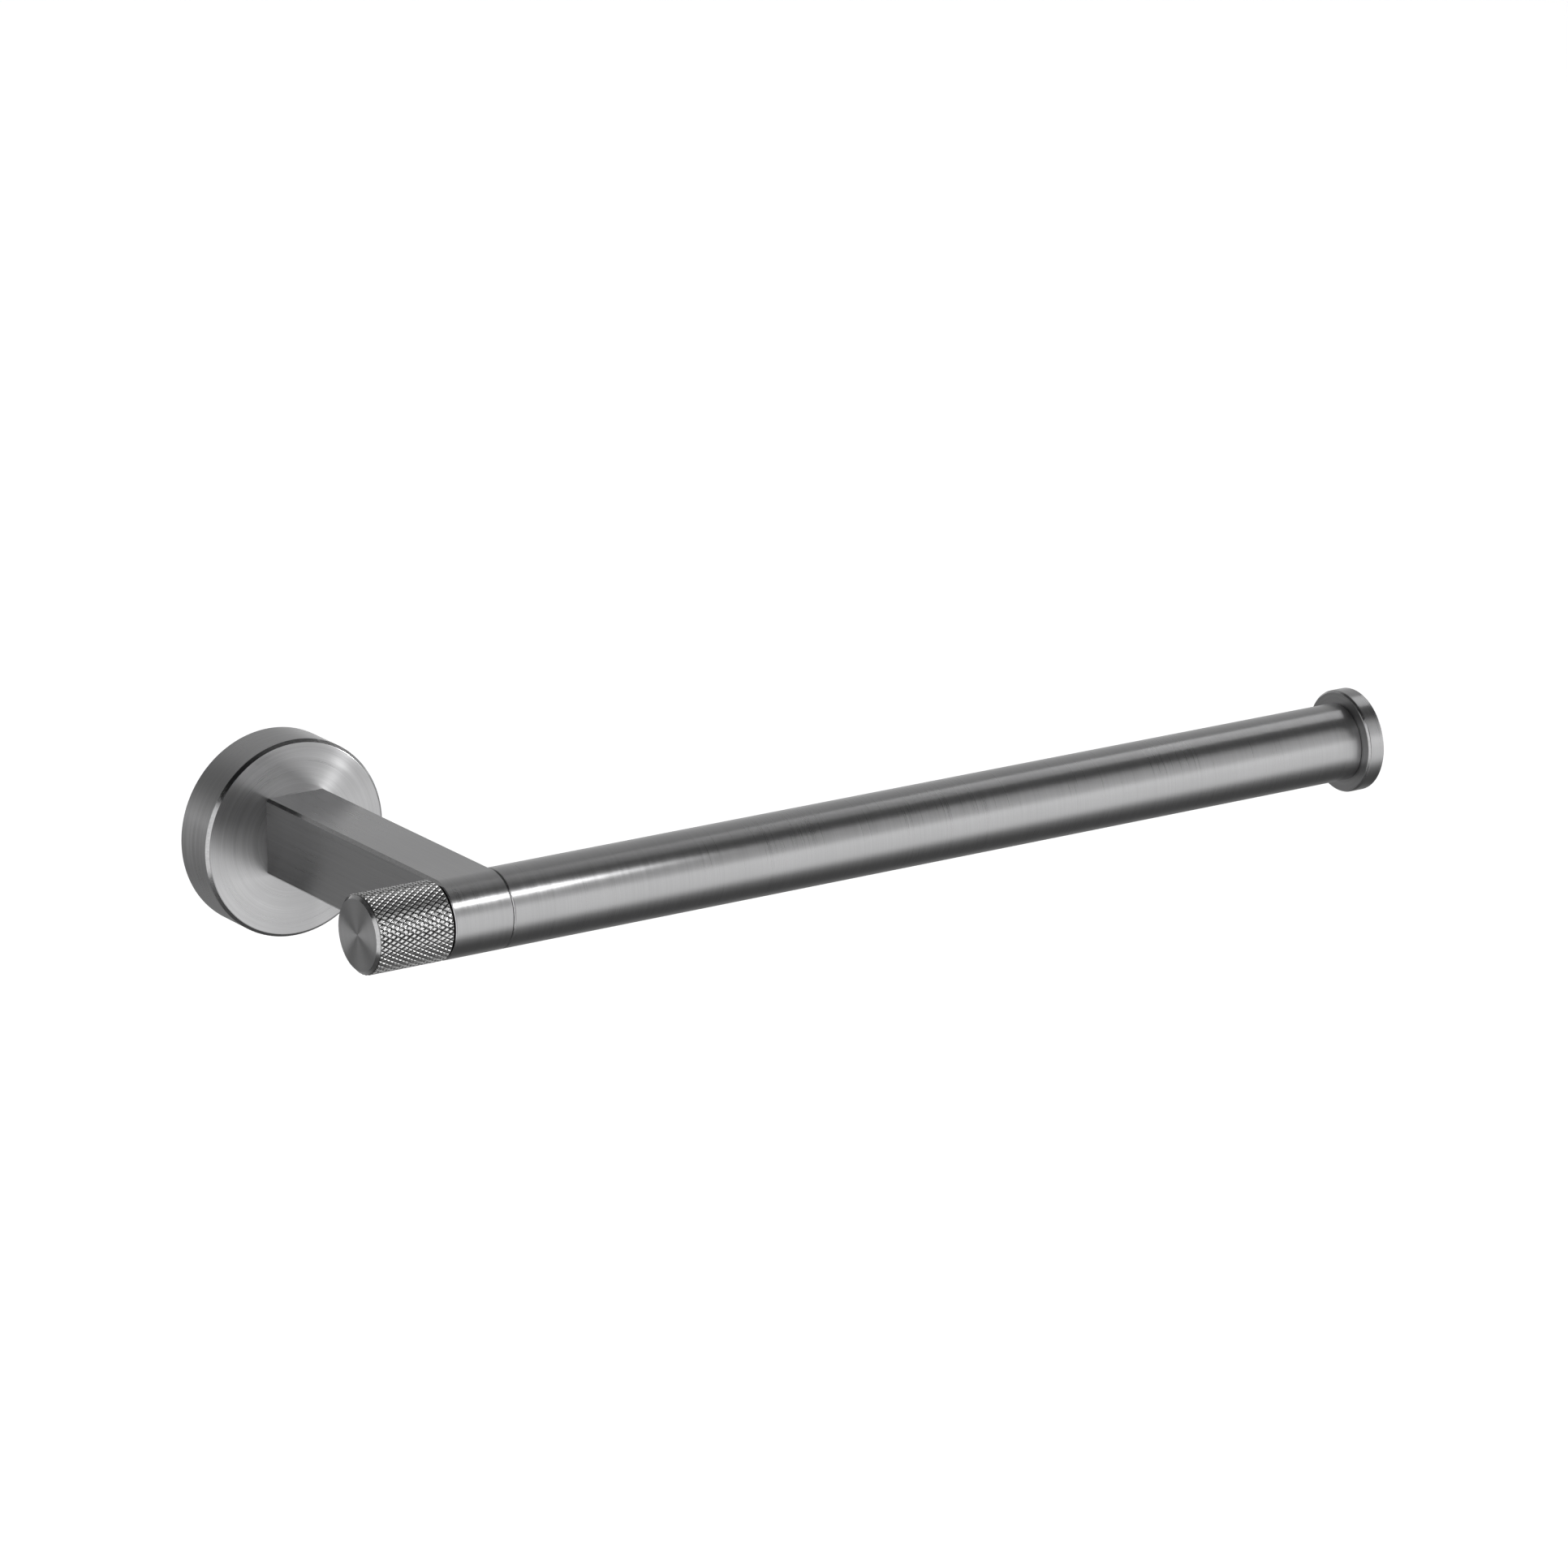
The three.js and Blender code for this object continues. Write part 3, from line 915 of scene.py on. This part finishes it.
# %% Brushed metal
def brushed(name, pattern, colour=0.5, roughness=0.3, anisotropy=0.8, streak=0.1):
    """A brushed metal. The pattern function gives the scratches' coordinates and direction."""
    material = bpy.data.materials.new(name)
    material.use_nodes = True
    tree = material.node_tree
    shader = tree.nodes["Principled BSDF"]
    coordinates, tangent = pattern(tree)
    fine = noise(tree, coordinates, (FINE, ALONG, ALONG))
    broad = noise(tree, coordinates, (BROAD, ALONG / 2, ALONG / 2))
    smudges = noise(tree, coordinates, (ALONG, ALONG, ALONG), detail=2.0)
    mixed = calculate(tree, "MULTIPLY", calculate(tree, "ADD", fine, broad), 0.5)
    tone = stretch(tree, mixed, colour * (1 - streak), colour * (1 + streak))
    tint = add_node(tree, "ShaderNodeCombineColor")
    plug(tree, tint.inputs["Red"], tone)
    plug(tree, tint.inputs["Green"], tone)
    plug(tree, tint.inputs["Blue"], calculate(tree, "MULTIPLY", tone, 1.01))
    plug(tree, shader.inputs["Base Color"], tint.outputs[0])
    rough = calculate(tree, "ADD",
                      stretch(tree, mixed, roughness - 0.05, roughness + 0.05),
                      stretch(tree, smudges, -0.02, 0.02))
    plug(tree, shader.inputs["Roughness"], rough)
    shader.inputs["Metallic"].default_value = 1.0
    shader.inputs["Anisotropic"].default_value = anisotropy
    shader.inputs["Anisotropic Rotation"].default_value = 0.25
    plug(tree, shader.inputs["Tangent"], tangent)
    bump = add_node(tree, "ShaderNodeBump")
    bump.inputs["Strength"].default_value = 0.25
    bump.inputs["Distance"].default_value = 0.00002
    plug(tree, bump.inputs["Height"], mixed)
    plug(tree, shader.inputs["Normal"], bump.outputs["Normal"])
    return material


rosette_centre = Vector((0, 0, 0))
ROSETTE_STEEL = brushed("rosette_steel", lambda tree: ring_scratches(tree, rosette_centre, 1),
                        colour=0.53, anisotropy=0.9, streak=0.16)
TURNED_STEEL = brushed("bar_ring_steel", lambda tree: ring_scratches(tree, AXIS, 0))
END_STEEL = brushed("knob_end_steel", lambda tree: ring_scratches(tree, AXIS, 0),
                    roughness=0.42, anisotropy=0.9, streak=0.08)
ARM_SIDE_STEEL = brushed("arm_side_steel", side_scratches)
ARM_WRAP_STEEL = brushed("arm_wrap_steel", wrap_scratches)
brushed_steels = (ROSETTE_STEEL, TURNED_STEEL, END_STEEL, ARM_SIDE_STEEL, ARM_WRAP_STEEL)
print("brushed steels:", [steel.name for steel in brushed_steels])

# %% [markdown]
# ## Knurled steel, plated steel and nylon
# The rollers press the knurl and leave it bare and bright on the diamonds. Down the flanks and in the
# grooves the colour darkens to near black, which is painted shade. The distance from the axis tells the two
# apart.
# The hidden fasteners are zinc plated, the set screw is blackened and the washer is nylon. These and the
# chamfers need no direction, so one plain function with a fine grain makes them all.

# %% Knurled steel
def knurled():
    """Bright diamonds that darken down the flanks into the grooves, by the distance from the knob's axis:
    the darkening is painted shade.
    """
    material = bpy.data.materials.new("knurl_steel")
    material.use_nodes = True
    tree = material.node_tree
    shader = tree.nodes["Principled BSDF"]
    place = place_from(tree, AXIS)
    radius = vector(tree, "LENGTH", vector(tree, "MULTIPLY", place, (0.0, 1.0, 1.0)))
    # painted shade: the colour falls from the diamonds' bright tone to near black down the flanks and into
    # the grooves
    depth = add_node(tree, "ShaderNodeMapRange")
    plug(tree, depth.inputs["Value"], radius)
    depth.inputs["From Min"].default_value = BAR_RADIUS - KNURL_DEPTH
    depth.inputs["From Max"].default_value = BAR_RADIUS - 0.3 * KNURL_DEPTH
    depth.inputs["To Min"].default_value = 0.02
    depth.inputs["To Max"].default_value = 0.84
    grain = stretch(tree, noise(tree, place, (1500.0, 1500.0, 1500.0)), 0.86, 1.1)
    tone = calculate(tree, "MULTIPLY", depth.outputs["Result"], grain)
    tint = add_node(tree, "ShaderNodeCombineColor")
    for channel in ("Red", "Green", "Blue"):
        plug(tree, tint.inputs[channel], tone)
    plug(tree, shader.inputs["Base Color"], tint.outputs[0])
    smudges = noise(tree, place, (700.0, 700.0, 700.0))
    plug(tree, shader.inputs["Roughness"], stretch(tree, smudges, 0.2, 0.28))
    shader.inputs["Metallic"].default_value = 1.0
    bump = add_node(tree, "ShaderNodeBump")
    bump.inputs["Strength"].default_value = 0.3
    bump.inputs["Distance"].default_value = 0.00002
    plug(tree, bump.inputs["Height"], noise(tree, place, (4000.0, 4000.0, 4000.0)))
    plug(tree, shader.inputs["Normal"], bump.outputs["Normal"])
    return material


def speckled(name, colour, roughness, metallic, grain_scale):
    """A plain finish with a fine grain in its colour, roughness and height."""
    material = bpy.data.materials.new(name)
    material.use_nodes = True
    tree = material.node_tree
    shader = tree.nodes["Principled BSDF"]
    place = place_from(tree, (0.0, 0.0, 0.0))
    grain = noise(tree, place, (grain_scale, grain_scale, grain_scale))
    tint = add_node(tree, "ShaderNodeCombineColor")
    for channel, level in zip(("Red", "Green", "Blue"), colour):
        plug(tree, tint.inputs[channel], stretch(tree, grain, level * 0.85, level * 1.15))
    plug(tree, shader.inputs["Base Color"], tint.outputs[0])
    plug(tree, shader.inputs["Roughness"], stretch(tree, grain, roughness - 0.06, roughness + 0.06))
    shader.inputs["Metallic"].default_value = metallic
    bump = add_node(tree, "ShaderNodeBump")
    bump.inputs["Strength"].default_value = 0.2
    bump.inputs["Distance"].default_value = 0.00003
    plug(tree, bump.inputs["Height"], grain)
    plug(tree, shader.inputs["Normal"], bump.outputs["Normal"])
    return material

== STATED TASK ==
Write out the full listing exactly as given.

== PROBLEM SOLUTION ==
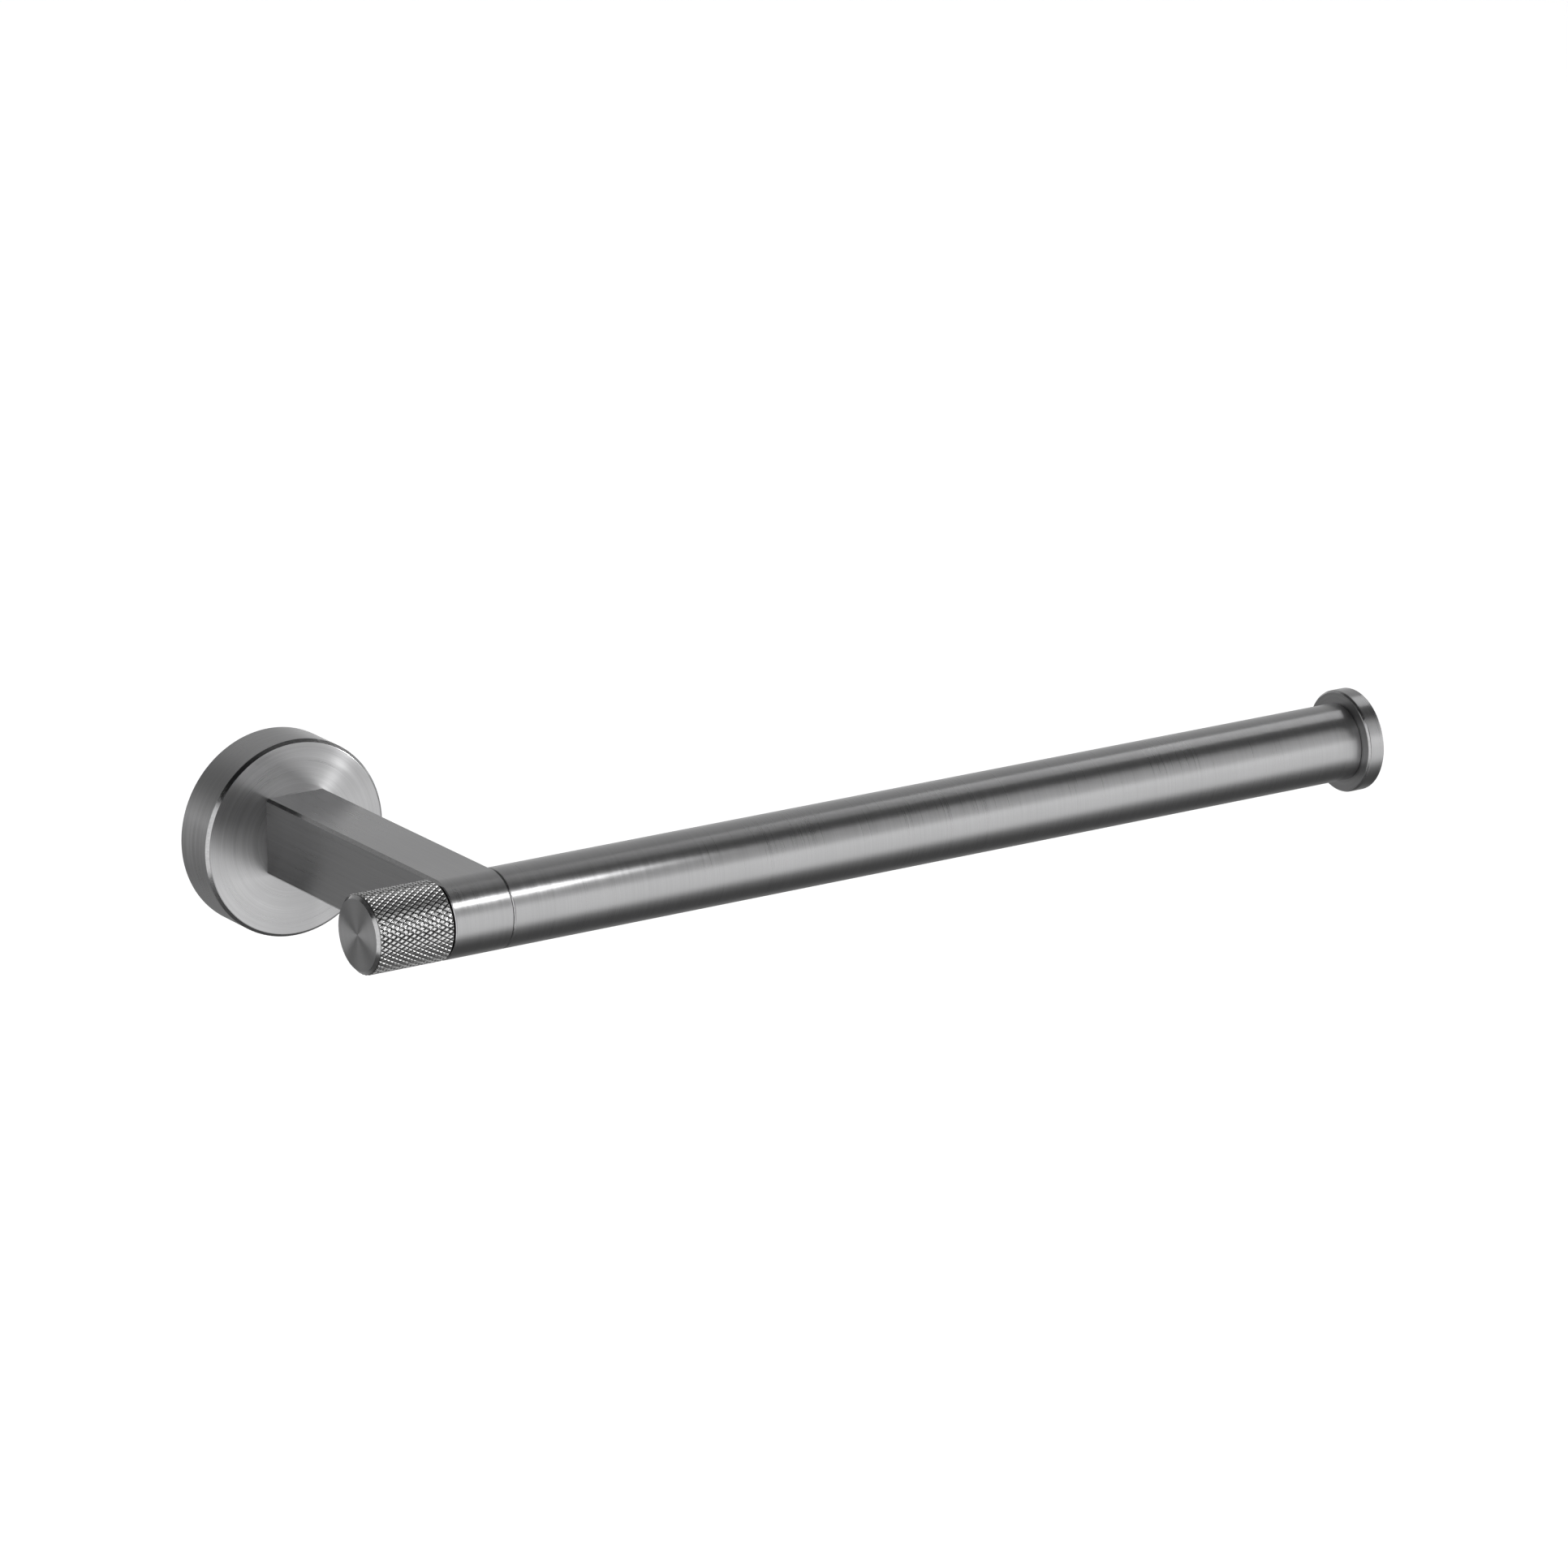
The three.js and Blender code for this object continues. Write part 3, from line 915 of scene.py on. This part finishes it.
# %% Brushed metal
def brushed(name, pattern, colour=0.5, roughness=0.3, anisotropy=0.8, streak=0.1):
    """A brushed metal. The pattern function gives the scratches' coordinates and direction."""
    material = bpy.data.materials.new(name)
    material.use_nodes = True
    tree = material.node_tree
    shader = tree.nodes["Principled BSDF"]
    coordinates, tangent = pattern(tree)
    fine = noise(tree, coordinates, (FINE, ALONG, ALONG))
    broad = noise(tree, coordinates, (BROAD, ALONG / 2, ALONG / 2))
    smudges = noise(tree, coordinates, (ALONG, ALONG, ALONG), detail=2.0)
    mixed = calculate(tree, "MULTIPLY", calculate(tree, "ADD", fine, broad), 0.5)
    tone = stretch(tree, mixed, colour * (1 - streak), colour * (1 + streak))
    tint = add_node(tree, "ShaderNodeCombineColor")
    plug(tree, tint.inputs["Red"], tone)
    plug(tree, tint.inputs["Green"], tone)
    plug(tree, tint.inputs["Blue"], calculate(tree, "MULTIPLY", tone, 1.01))
    plug(tree, shader.inputs["Base Color"], tint.outputs[0])
    rough = calculate(tree, "ADD",
                      stretch(tree, mixed, roughness - 0.05, roughness + 0.05),
                      stretch(tree, smudges, -0.02, 0.02))
    plug(tree, shader.inputs["Roughness"], rough)
    shader.inputs["Metallic"].default_value = 1.0
    shader.inputs["Anisotropic"].default_value = anisotropy
    shader.inputs["Anisotropic Rotation"].default_value = 0.25
    plug(tree, shader.inputs["Tangent"], tangent)
    bump = add_node(tree, "ShaderNodeBump")
    bump.inputs["Strength"].default_value = 0.25
    bump.inputs["Distance"].default_value = 0.00002
    plug(tree, bump.inputs["Height"], mixed)
    plug(tree, shader.inputs["Normal"], bump.outputs["Normal"])
    return material


rosette_centre = Vector((0, 0, 0))
ROSETTE_STEEL = brushed("rosette_steel", lambda tree: ring_scratches(tree, rosette_centre, 1),
                        colour=0.53, anisotropy=0.9, streak=0.16)
TURNED_STEEL = brushed("bar_ring_steel", lambda tree: ring_scratches(tree, AXIS, 0))
END_STEEL = brushed("knob_end_steel", lambda tree: ring_scratches(tree, AXIS, 0),
                    roughness=0.42, anisotropy=0.9, streak=0.08)
ARM_SIDE_STEEL = brushed("arm_side_steel", side_scratches)
ARM_WRAP_STEEL = brushed("arm_wrap_steel", wrap_scratches)
brushed_steels = (ROSETTE_STEEL, TURNED_STEEL, END_STEEL, ARM_SIDE_STEEL, ARM_WRAP_STEEL)
print("brushed steels:", [steel.name for steel in brushed_steels])

# %% [markdown]
# ## Knurled steel, plated steel and nylon
# The rollers press the knurl and leave it bare and bright on the diamonds. Down the flanks and in the
# grooves the colour darkens to near black, which is painted shade. The distance from the axis tells the two
# apart.
# The hidden fasteners are zinc plated, the set screw is blackened and the washer is nylon. These and the
# chamfers need no direction, so one plain function with a fine grain makes them all.

# %% Knurled steel
def knurled():
    """Bright diamonds that darken down the flanks into the grooves, by the distance from the knob's axis:
    the darkening is painted shade.
    """
    material = bpy.data.materials.new("knurl_steel")
    material.use_nodes = True
    tree = material.node_tree
    shader = tree.nodes["Principled BSDF"]
    place = place_from(tree, AXIS)
    radius = vector(tree, "LENGTH", vector(tree, "MULTIPLY", place, (0.0, 1.0, 1.0)))
    # painted shade: the colour falls from the diamonds' bright tone to near black down the flanks and into
    # the grooves
    depth = add_node(tree, "ShaderNodeMapRange")
    plug(tree, depth.inputs["Value"], radius)
    depth.inputs["From Min"].default_value = BAR_RADIUS - KNURL_DEPTH
    depth.inputs["From Max"].default_value = BAR_RADIUS - 0.3 * KNURL_DEPTH
    depth.inputs["To Min"].default_value = 0.02
    depth.inputs["To Max"].default_value = 0.84
    grain = stretch(tree, noise(tree, place, (1500.0, 1500.0, 1500.0)), 0.86, 1.1)
    tone = calculate(tree, "MULTIPLY", depth.outputs["Result"], grain)
    tint = add_node(tree, "ShaderNodeCombineColor")
    for channel in ("Red", "Green", "Blue"):
        plug(tree, tint.inputs[channel], tone)
    plug(tree, shader.inputs["Base Color"], tint.outputs[0])
    smudges = noise(tree, place, (700.0, 700.0, 700.0))
    plug(tree, shader.inputs["Roughness"], stretch(tree, smudges, 0.2, 0.28))
    shader.inputs["Metallic"].default_value = 1.0
    bump = add_node(tree, "ShaderNodeBump")
    bump.inputs["Strength"].default_value = 0.3
    bump.inputs["Distance"].default_value = 0.00002
    plug(tree, bump.inputs["Height"], noise(tree, place, (4000.0, 4000.0, 4000.0)))
    plug(tree, shader.inputs["Normal"], bump.outputs["Normal"])
    return material


def speckled(name, colour, roughness, metallic, grain_scale):
    """A plain finish with a fine grain in its colour, roughness and height."""
    material = bpy.data.materials.new(name)
    material.use_nodes = True
    tree = material.node_tree
    shader = tree.nodes["Principled BSDF"]
    place = place_from(tree, (0.0, 0.0, 0.0))
    grain = noise(tree, place, (grain_scale, grain_scale, grain_scale))
    tint = add_node(tree, "ShaderNodeCombineColor")
    for channel, level in zip(("Red", "Green", "Blue"), colour):
        plug(tree, tint.inputs[channel], stretch(tree, grain, level * 0.85, level * 1.15))
    plug(tree, shader.inputs["Base Color"], tint.outputs[0])
    plug(tree, shader.inputs["Roughness"], stretch(tree, grain, roughness - 0.06, roughness + 0.06))
    shader.inputs["Metallic"].default_value = metallic
    bump = add_node(tree, "ShaderNodeBump")
    bump.inputs["Strength"].default_value = 0.2
    bump.inputs["Distance"].default_value = 0.00003
    plug(tree, bump.inputs["Height"], grain)
    plug(tree, shader.inputs["Normal"], bump.outputs["Normal"])
    return material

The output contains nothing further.